On Jump-Diffusive Driving Noise Sources: Some Explicit Results and Applications

TL;DR

This paper explores linear and nonlinear shot noise models driven by compound Poisson processes with Erlang-distributed jumps, deriving explicit PDE forms and analyzing collective dynamics and traveling waves in large populations.

Contribution

It provides explicit PDE forms for shot noise models with state-dependent rates and characterizes collective behaviors, including wave speeds influenced by jump size.

Findings

Master equation reduces to a spatial m-th order PDE

Traveling wave speed can be controlled by jump size m

Explicit solutions for certain nonlinear SDEs with shot noise

Abstract

We study some linear and nonlinear shot noise models where the jumps are drawn from a compound Poisson process with jump sizes following an Erlang-$m$ distribution. We show that the associated Master equation can be written as a spatial $m^{{\rm th}}$ order partial differential equation without integral term.
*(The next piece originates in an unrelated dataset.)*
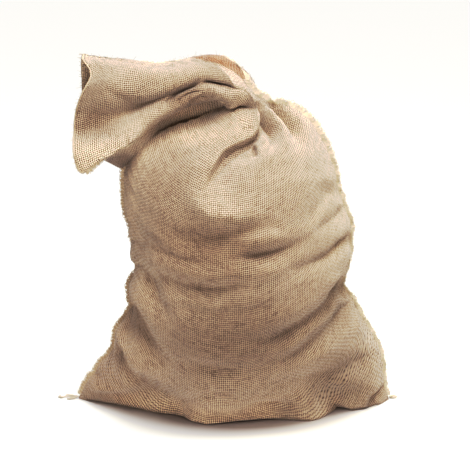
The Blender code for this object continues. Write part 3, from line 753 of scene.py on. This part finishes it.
def seamEdge(name, turn, tucked, seed):
    alongs = np.linspace(seam["first"], flatLength - 0.001, 640)
    line, way, out, side = seamFrame(turn, alongs)
    dice = np.random.default_rng(seed)
    # the cut edge under the thread is uneven
    rough = np.convolve(dice.normal(0, 1, len(alongs) + 6), np.ones(3) / 3, "same")[3:-3]
    scallop = np.abs(np.sin(alongs * math.pi / seam["pitch"]))
    thin = np.minimum(seamReach(alongs, tucked) / seam["reach"], 1.0)
    reach = seamReach(alongs, tucked) * (0.66 + 0.50 * scallop + 0.14 * rough)
    wave = seamWave(alongs, seed)
    # the band's section, from one side of the cloth round the edge to the other
    leaf = ((-0.35, 1.5), (0.10, 0.95), (0.45, 0.55), (0.9, 0.40), (1.0, 0.0))
    leaf += tuple((far, -wide) for far, wide in leaf[-2::-1])
    rings = []
    uvs = []
    for far, wide in leaf:
        away = np.maximum(far, 0) * reach + np.minimum(far, 0) * seam["reach"]
        bend = wave * np.clip(far, 0, 1)
        rings.append(line + out * away[:, None] + side * (wide * seam["thick"] * thin + bend)[:, None])
        uvs.append(np.stack((away + wide * seam["thick"], alongs), axis=-1))
    rings = np.stack(rings, axis=1)
    flat = np.stack(uvs, axis=1).reshape(-1, 2)
    faces = ringFaces(len(alongs), len(leaf))
    ends = np.arange(len(leaf)) + np.array(((0,), (len(alongs) - 1,))) * len(leaf)
    loopsUv = np.vstack((flat[faces].reshape(-1, 2), flat[ends].reshape(-1, 2)))
    piece = addPiece(name, rings.reshape(-1, 3), [tuple(face) for face in (*faces, *ends)], loopsUv)
    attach(piece, "root")
    return piece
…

This differential form is valid for state-dependent Poisson rates and we use it to characterize, via a mean-field approach, the collective dynamics of a large population of pure jump processes interacting via their Poisson rates. We explicitly show that for an appropriate class of interactions, the speed of a tight collective traveling wave behavior can be triggered by the jump size parameter $m$. As a second application we consider an exceptional class of stochastic differential equations with nonlinear drift, Poisson shot noise and an additional White Gaussian Noise term, for which explicit solutions to the associated Master equation are derived.